Organized by Darion Allen, WSUM Talk Director
Que Será Será
After spending years in high school and almost one in college, I’ve learned a few lessons that I wish my younger self had known. The most important one is to take things less seriously in life and go with the flow. I used to spend hours fretting over small assignments or random drama but have realized that doing this is a waste of time when I can just choose to relax. I don’t mean I shouldn’t work hard or pursue my goals but can do so without being distracted by factors outside of my control. Realizing this idea of “Que Será Será”–my sister’s favorite phrase that means “What Will Be, Will Be”–was powerful because I can work towards my dreams without worrying about failure. Most problems can be dealt with using this simple phrase, and my younger self would have benefited from being more carefree in daily life.
– Will Romano
The Taste of Fun
As a freshman, there were quite a few things expected heading into this covid-altered school year: classes were going to be online, things were going to be shut down, and making friends was probably going to quite difficult. However, one thing that NO ONE mentioned or even thought to tell us for some ridiculous reason I’m sure I’ll never know, was that there were not going to be ANY Capri-Suns in the dining hall. Sometimes all a fella wants is a nice crisp Pacific Cooler Capri-Sun but nope, even such a simple pleasure has been snatched away from us by the jaws of the establishment. Frankly, I find this lack of delicious pouched beverages to be asinine and disappointing. Put simply the University just needs to do a better job at letting us know about these things ahead of time so we aren’t as flabbergasted, thank you.
– Riley J
Honestly, they really don’t! I wish someone would’ve shouted those two words at me for the entirety of the awkward mess that was puberty. Do you remember when you saw that one person trip on the sidewalk, or when someone else shouted across the street to a friend? If you do, congratulations because my memory sucks! We become so wrapped up in sweating over what other people see or think when they look at us that we can’t ~live our truth~. We’ve already spent the last year covered by literal masks; there’s no need to sacrifice living comfortably for living what is considered “normal.” (just don’t do anything creepy or illegal in public)
– Emily Takacs
Life Goes On
Something I used to battle with a lot was blowing things out of proportion and stressing over things that really did not need as much attention as I was giving them. This resulted in me exerting way too much energy, losing sleep, and developing unhealthy habits to deal with the things I was going through. I couldn’t pinpoint the time when this realization hit me but more recently I have better understood that life goes on.

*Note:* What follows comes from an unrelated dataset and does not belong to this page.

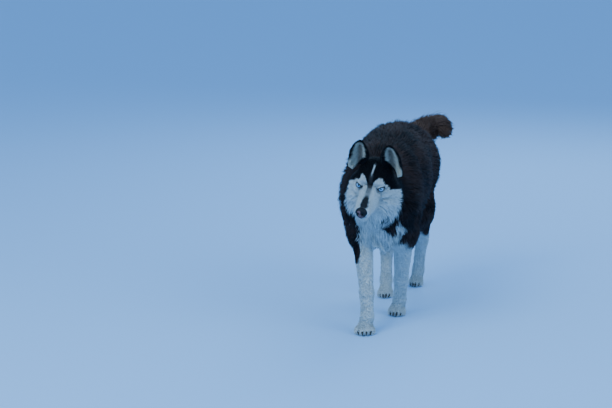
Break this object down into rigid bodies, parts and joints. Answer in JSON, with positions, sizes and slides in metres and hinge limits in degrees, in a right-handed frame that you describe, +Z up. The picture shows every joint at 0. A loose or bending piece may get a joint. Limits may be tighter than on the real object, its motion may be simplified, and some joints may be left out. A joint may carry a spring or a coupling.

In most cases, no one is going to die over the day to day decisions we all make and everything can be figured out to some degree. One thing that has drastically helped me is the 72-hour rule. This rule states that one should not worry about something in the present if that same something would not worry them three days from the present. This could also be interpreted as one should not think too deeply about things to occur more than 72 hours from the present as it is too far to effectively do anything about. All in all, the principles behind all of these shared sentiments is that no matter what, time will continue progress and life will always go on through whatever is bothering you in the moment.
– D Allen
I wish someone had told me before college that it was just as important to focus on making A’s outside of the classroom as it was inside of the classroom. Too many times, I sacrificed my health, relationships and mental well-being to keep up in class. As long as I “made grades,” everything else would be “okay.” Essentially, life took a back seat—a misguided approach. One should never abandon their well-being to rack up accolades. The only way to make the A grades count is if you are healthy, holistically. Physical, mental and relationship health need to be at the forefront. I wish someone had said “you don’t carry a report card around after graduation, but you do carry your health, sleep patterns, relationships and emotional intelligence.” It is not just your documented intelligence.